Problem: Return only the lines running from the line that holds "power_gland_knurled_ring();" to the line that holds "obj.matrix_world = Matrix.Identity(4)", including both.

━━━ Available data

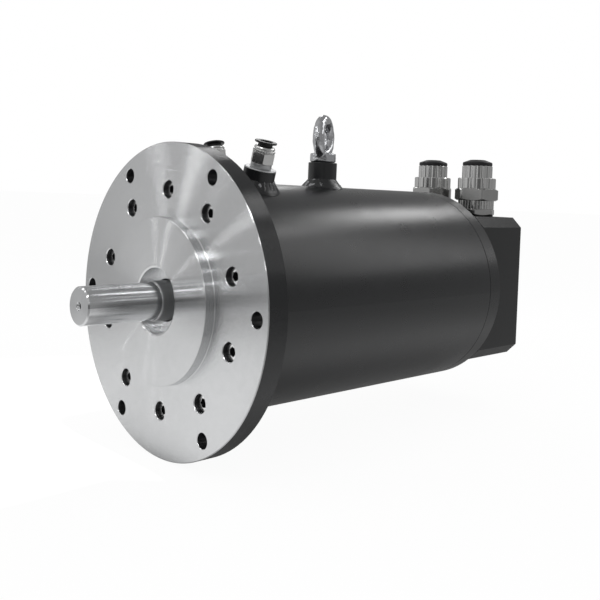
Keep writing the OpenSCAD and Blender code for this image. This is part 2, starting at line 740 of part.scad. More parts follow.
module gland_body(side) color("gainsboro") at_gland(side) difference() {
    union() {
        translate([0, 0, -gland_thread_h]) cylinder(r = gland_thread_r, h = gland_thread_h + gland_base + over);
        translate([0, 0, gland_base]) rotate(-4) turned_hex(45, gland_ring - gland_base);
        translate([0, 0, gland_ring - over]) cylinder(r = gland_tube_r, h = gland_step - gland_ring + over);
    }
    translate([0, 0, -gland_thread_h - over]) cylinder(r = gland_bore_r, h = 80);
}

module knurled_ring(side) color("gainsboro") at_gland(side) difference() {
    translate([0, 0, gland_ring]) linear_extrude(gland_hex - gland_ring) difference() {
        circle(r = 22.8);
        for (i = [0 : 35]) rotate(i * 10) translate([23.2, 0]) circle(r = 1.3, $fn = 24);
    }
    translate([0, 0, gland_ring - over]) cylinder(r = gland_tube_r + slip, h = 20);
}

module gland_hex_nut(side) color("gainsboro") at_gland(side) difference() {
    translate([0, 0, gland_hex]) rotate(side > 0 ? gland_hex_turn : 3) turned_hex(50, gland_nut - gland_hex, 1.8);
    translate([0, 0, gland_hex - over]) cylinder(r = gland_tube_r + slip, h = 20);
}

module gland_clamp_nut(side) color("gainsboro") at_gland(side) difference() {
    union() {
        fluted_tier(24.2, gland_nut, gland_step, 0);
        fluted_tier(19.3, gland_step - over, gland_top, 0);
    }
    rotate_extrude() polygon([
        [0, gland_nut - over], [gland_tube_r + slip, gland_nut - over], [gland_tube_r + slip, gland_step + 0.1],
        [15.6, gland_step + 0.1], [15.6, gland_top - 3], [13, gland_top - 3], [13, gland_top + over], [0, gland_top + over]
    ]);
}

// Moulded plug that keeps a gland closed until its cable is fitted
module gland_plug(side) color("#18181a") at_gland(side) rotate_extrude() polygon(concat(
    [[0, gland_step + 1], [10.4, gland_step + 1], [10.9, gland_step + 1.5], [10.9, gland_top]],
    [[18.3, gland_top], [18.9, gland_top + 0.7]],
    arc(17.3, gland_top + 3.2, 1.6, 0, 70, 4),
    [[9.8, plug_top - 0.1], [9, plug_top], [0, plug_top]]
));

module power_gland_body() gland_body(1);
module power_gland_knurled_ring() knurled_ring(1);
module power_gland_hex_nut() gland_hex_nut(1);
module power_gland_clamp_nut() gland_clamp_nut(1);
module power_gland_plug() gland_plug(1);
module signal_gland_body() gland_body(-1);
module signal_gland_knurled_ring() knurled_ring(-1);
module signal_gland_hex_nut() gland_hex_nut(-1);
module signal_gland_clamp_nut() gland_clamp_nut(-1);
module signal_gland_plug() gland_plug(-1);

module gland_o_rings() color("black") for (side = [-1, 1]) at_gland(side)
    rotate_extrude() polygon([
        [gland_thread_r + 0.1, 0], [21.8, 0], [22.3, 0.5], [22.3, gland_base - 0.5], [21.8, gland_base],
        [gland_thread_r + 0.1, gland_base]
    ]);

// Rubber sleeves that close on the cable
module gland_seals() color("black") for (side = [-1, 1]) at_gland(side)
    rotate_extrude() polygon([
        [11, gland_step + 0.1], [15.5, gland_step + 0.1], [15.5, gland_top - 3.1], [11, gland_top - 3.1]
    ]);

front_flange();
flange_screws();
shaft_seal();
bearing_retainer();
retainer_screws();
front_bearing_outer_ring();
front_bearing_inner_ring();
front_bearing_balls();
stator_frame();
jacket_o_rings();
jacket_shell();
inlet_boss();
outlet_boss();
lifting_boss();
lifting_eye();
stator_core();
stator_winding();
rear_end_shield();
rear_shield_screws();
rear_bearing_outer_ring();
rear_bearing_inner_ring();
rear_bearing_balls();
preload_spring();
shaft();
seal_sleeve();
rotor_core();
rotor_magnets();
rotor_end_plates();
encoder_hub();
encoder_disc();
encoder_housing();
encoder_board();
encoder_screws();
rear_cover();
rear_cover_gasket();
rear_cover_screws();
rear_lid();
rear_lid_gasket();
rear_lid_screws();
terminal_block();
terminal_studs();
inlet_fitting_body();
inlet_fitting_collar();
outlet_fitting_body();
outlet_fitting_collar();
fitting_grip_rings();
fitting_tube_seals();
power_gland_body();
power_gland_knurled_ring();
power_gland_hex_nut();
power_gland_clamp_nut();
power_gland_plug();
signal_gland_body();
signal_gland_knurled_ring();
signal_gland_hex_nut();
signal_gland_clamp_nut();
signal_gland_plug();
gland_o_rings();
gland_seals();
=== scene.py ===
"""Looks of a liquid-cooled servo motor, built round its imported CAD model.

Everything is placed in metres in the CAD's frame: the mounting face is y = 0, the shaft
points to -Y and the lifting eye to +Z. The motor's own sizes are written in millimetres,
the studio's in metres, and angles in degrees.
"""

import json
import logging
import math
from dataclasses import dataclass, field
from enum import Enum
from typing import Any

import bmesh
import bpy
from mathutils import Matrix, Vector, noise

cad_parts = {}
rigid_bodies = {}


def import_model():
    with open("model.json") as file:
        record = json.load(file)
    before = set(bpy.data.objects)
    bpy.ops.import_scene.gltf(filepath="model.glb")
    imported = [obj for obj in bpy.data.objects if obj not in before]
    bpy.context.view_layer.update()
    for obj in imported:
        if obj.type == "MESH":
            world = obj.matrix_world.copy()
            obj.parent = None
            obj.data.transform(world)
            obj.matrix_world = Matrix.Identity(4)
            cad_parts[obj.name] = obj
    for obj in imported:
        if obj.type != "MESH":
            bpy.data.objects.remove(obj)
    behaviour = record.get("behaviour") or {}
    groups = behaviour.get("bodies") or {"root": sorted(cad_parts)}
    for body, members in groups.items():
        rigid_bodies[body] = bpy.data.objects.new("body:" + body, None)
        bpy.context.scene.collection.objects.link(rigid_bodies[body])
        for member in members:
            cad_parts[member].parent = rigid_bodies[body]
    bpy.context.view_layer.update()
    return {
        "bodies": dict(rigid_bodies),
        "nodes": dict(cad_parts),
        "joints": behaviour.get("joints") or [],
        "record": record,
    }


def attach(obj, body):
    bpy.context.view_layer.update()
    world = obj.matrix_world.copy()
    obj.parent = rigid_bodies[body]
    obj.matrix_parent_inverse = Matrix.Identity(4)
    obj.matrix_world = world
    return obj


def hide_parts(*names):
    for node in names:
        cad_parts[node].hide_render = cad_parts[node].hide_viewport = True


MM = 0.001
WHITE = (1.0, 1.0, 1.0, 1.0)
SHAFT_AXIS = (0, 1, 0)
# The grain's clouds of tone are this many grains across
CLOUD_GRAINS = 18
# Nearly all of a noise lies between these levels
TONE_RANGE = (0.3, 0.7)
# How deep the grain's bump is, in millimetres, at a strength of 1
BUMP_DEPTH = 0.1
# Two seeds, for the two random numbers that tilt a groove's flank
FLANK_SEEDS = (0.3, 0.7)
# Grey metal patches in a weld's black paint: one every 6 mm or so
PATCHES_PER_METRE = 170.0

LOG = logging.getLogger("servo_motor")

NodeInputs = dict[Any, Any]
Tree = bpy.types.NodeTree
Socket = bpy.types.NodeSocket
Shape = bmesh.types.BMesh
Ring = list[bmesh.types.BMVert]


def linear(colour: str) -> tuple[float, float, float, float]:
    """Turns an sRGB hex colour into linear values.

    Args:
        colour: The colour as "#rrggbb".

    Returns:
        Red, green, blue and an alpha of 1.
    """
    parts = [int(colour[i:i + 2], 16) / 255 for i in (1, 3, 5)]
    red, green, blue = (c / 12.92 if c <= 0.04045 else ((c + 0.055) / 1.055) ** 2.4 for c in parts)
    return red, green, blue, 1.0


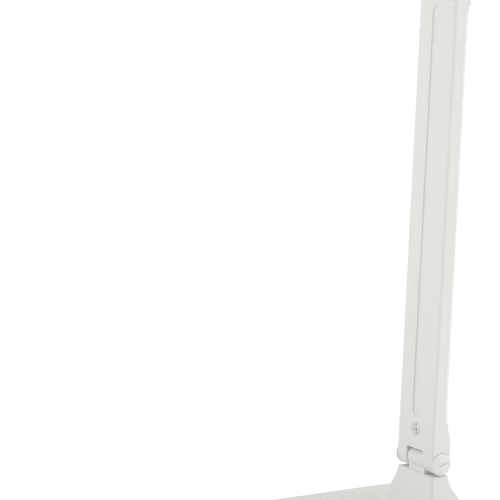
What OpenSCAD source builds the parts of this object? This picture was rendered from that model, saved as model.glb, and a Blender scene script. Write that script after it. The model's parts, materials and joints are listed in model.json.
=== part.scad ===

━━━━━━

Solution to this problem:
power_gland_knurled_ring();
power_gland_hex_nut();
power_gland_clamp_nut();
power_gland_plug();
signal_gland_body();
signal_gland_knurled_ring();
signal_gland_hex_nut();
signal_gland_clamp_nut();
signal_gland_plug();
gland_o_rings();
gland_seals();
=== scene.py ===
"""Looks of a liquid-cooled servo motor, built round its imported CAD model.

Everything is placed in metres in the CAD's frame: the mounting face is y = 0, the shaft
points to -Y and the lifting eye to +Z. The motor's own sizes are written in millimetres,
the studio's in metres, and angles in degrees.
"""

import json
import logging
import math
from dataclasses import dataclass, field
from enum import Enum
from typing import Any

import bmesh
import bpy
from mathutils import Matrix, Vector, noise

cad_parts = {}
rigid_bodies = {}


def import_model():
    with open("model.json") as file:
        record = json.load(file)
    before = set(bpy.data.objects)
    bpy.ops.import_scene.gltf(filepath="model.glb")
    imported = [obj for obj in bpy.data.objects if obj not in before]
    bpy.context.view_layer.update()
    for obj in imported:
        if obj.type == "MESH":
            world = obj.matrix_world.copy()
            obj.parent = None
            obj.data.transform(world)
            obj.matrix_world = Matrix.Identity(4)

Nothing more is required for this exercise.